What to work on:
Take the listing and print it in full, exactly as given.

Material provided:
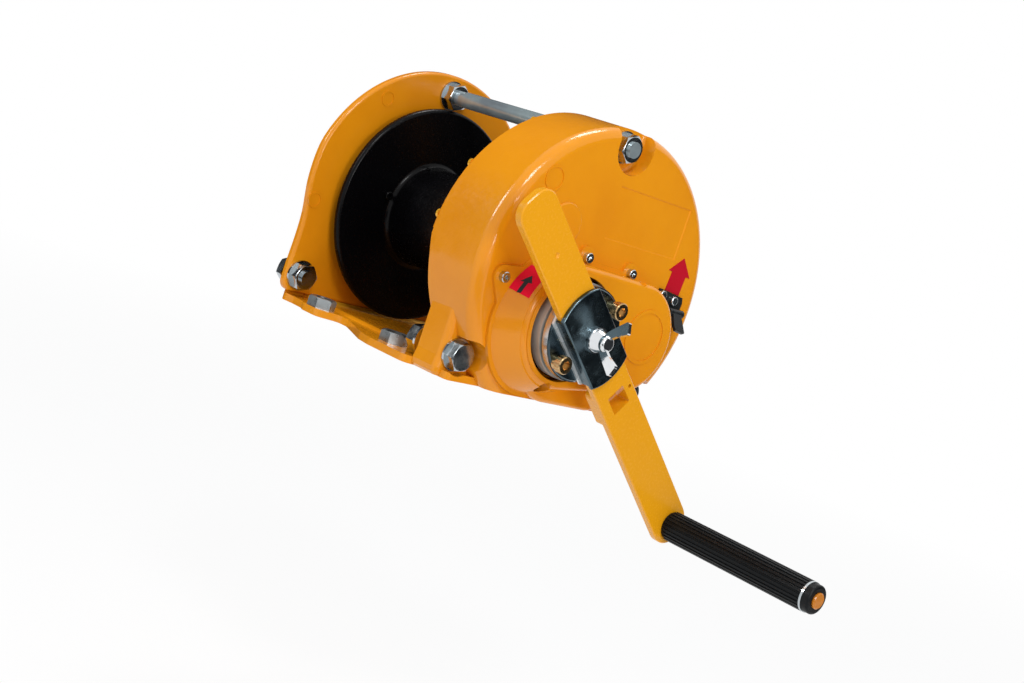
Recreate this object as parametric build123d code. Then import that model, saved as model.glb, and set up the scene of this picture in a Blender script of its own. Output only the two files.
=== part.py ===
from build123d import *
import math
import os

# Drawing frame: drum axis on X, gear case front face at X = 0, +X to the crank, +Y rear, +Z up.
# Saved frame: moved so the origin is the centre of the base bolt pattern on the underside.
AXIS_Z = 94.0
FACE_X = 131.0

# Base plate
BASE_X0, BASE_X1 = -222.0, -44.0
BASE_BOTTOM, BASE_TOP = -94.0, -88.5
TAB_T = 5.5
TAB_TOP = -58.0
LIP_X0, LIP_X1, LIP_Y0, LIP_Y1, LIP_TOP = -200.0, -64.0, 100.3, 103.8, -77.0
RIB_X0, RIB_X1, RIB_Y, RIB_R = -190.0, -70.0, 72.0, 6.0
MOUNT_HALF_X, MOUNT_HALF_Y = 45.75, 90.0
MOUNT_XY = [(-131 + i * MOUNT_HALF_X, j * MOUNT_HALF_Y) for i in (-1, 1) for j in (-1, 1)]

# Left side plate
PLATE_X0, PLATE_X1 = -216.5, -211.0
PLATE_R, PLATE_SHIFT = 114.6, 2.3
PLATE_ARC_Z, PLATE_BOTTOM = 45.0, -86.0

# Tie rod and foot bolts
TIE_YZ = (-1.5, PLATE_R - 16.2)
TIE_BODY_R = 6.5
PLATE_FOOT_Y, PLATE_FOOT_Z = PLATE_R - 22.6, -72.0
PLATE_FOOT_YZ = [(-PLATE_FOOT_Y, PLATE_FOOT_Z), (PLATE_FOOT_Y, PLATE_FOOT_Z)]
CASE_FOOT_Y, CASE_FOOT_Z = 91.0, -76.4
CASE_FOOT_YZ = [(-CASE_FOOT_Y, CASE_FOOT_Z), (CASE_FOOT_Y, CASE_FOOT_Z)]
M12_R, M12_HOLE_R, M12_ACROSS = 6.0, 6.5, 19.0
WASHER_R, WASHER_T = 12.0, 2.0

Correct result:
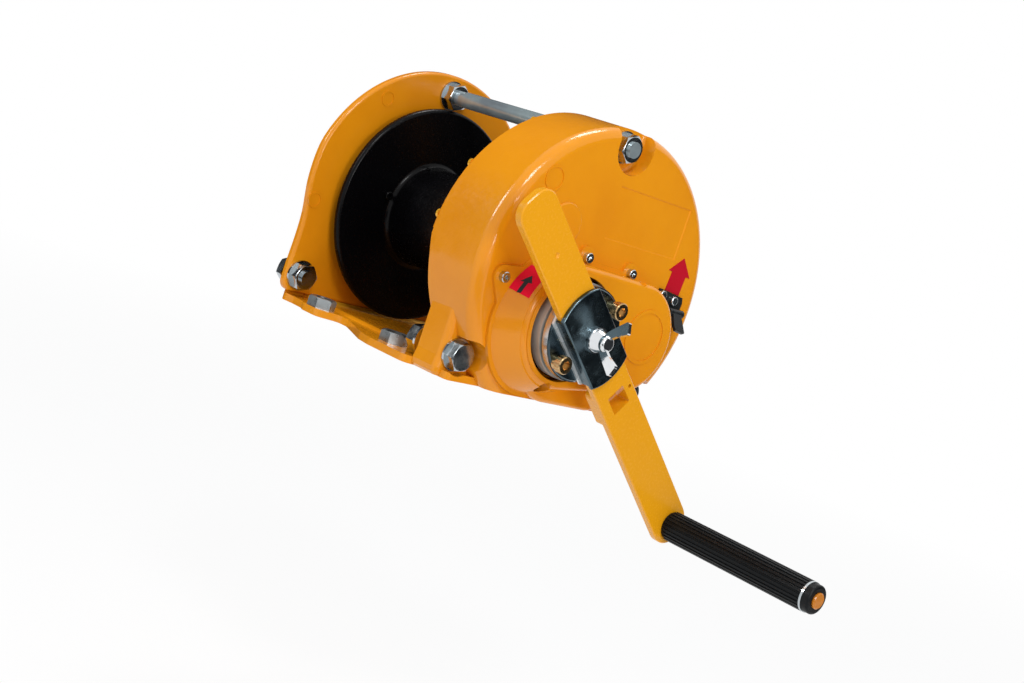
Recreate this object as parametric build123d code. Then import that model, saved as model.glb, and set up the scene of this picture in a Blender script of its own. Output only the two files.
=== part.py ===
from build123d import *
import math
import os

# Drawing frame: drum axis on X, gear case front face at X = 0, +X to the crank, +Y rear, +Z up.
# Saved frame: moved so the origin is the centre of the base bolt pattern on the underside.
AXIS_Z = 94.0
FACE_X = 131.0

# Base plate
BASE_X0, BASE_X1 = -222.0, -44.0
BASE_BOTTOM, BASE_TOP = -94.0, -88.5
TAB_T = 5.5
TAB_TOP = -58.0
LIP_X0, LIP_X1, LIP_Y0, LIP_Y1, LIP_TOP = -200.0, -64.0, 100.3, 103.8, -77.0
RIB_X0, RIB_X1, RIB_Y, RIB_R = -190.0, -70.0, 72.0, 6.0
MOUNT_HALF_X, MOUNT_HALF_Y = 45.75, 90.0
MOUNT_XY = [(-131 + i * MOUNT_HALF_X, j * MOUNT_HALF_Y) for i in (-1, 1) for j in (-1, 1)]

# Left side plate
PLATE_X0, PLATE_X1 = -216.5, -211.0
PLATE_R, PLATE_SHIFT = 114.6, 2.3
PLATE_ARC_Z, PLATE_BOTTOM = 45.0, -86.0

# Tie rod and foot bolts
TIE_YZ = (-1.5, PLATE_R - 16.2)
TIE_BODY_R = 6.5
PLATE_FOOT_Y, PLATE_FOOT_Z = PLATE_R - 22.6, -72.0
PLATE_FOOT_YZ = [(-PLATE_FOOT_Y, PLATE_FOOT_Z), (PLATE_FOOT_Y, PLATE_FOOT_Z)]
CASE_FOOT_Y, CASE_FOOT_Z = 91.0, -76.4
CASE_FOOT_YZ = [(-CASE_FOOT_Y, CASE_FOOT_Z), (CASE_FOOT_Y, CASE_FOOT_Z)]
M12_R, M12_HOLE_R, M12_ACROSS = 6.0, 6.5, 19.0
WASHER_R, WASHER_T = 12.0, 2.0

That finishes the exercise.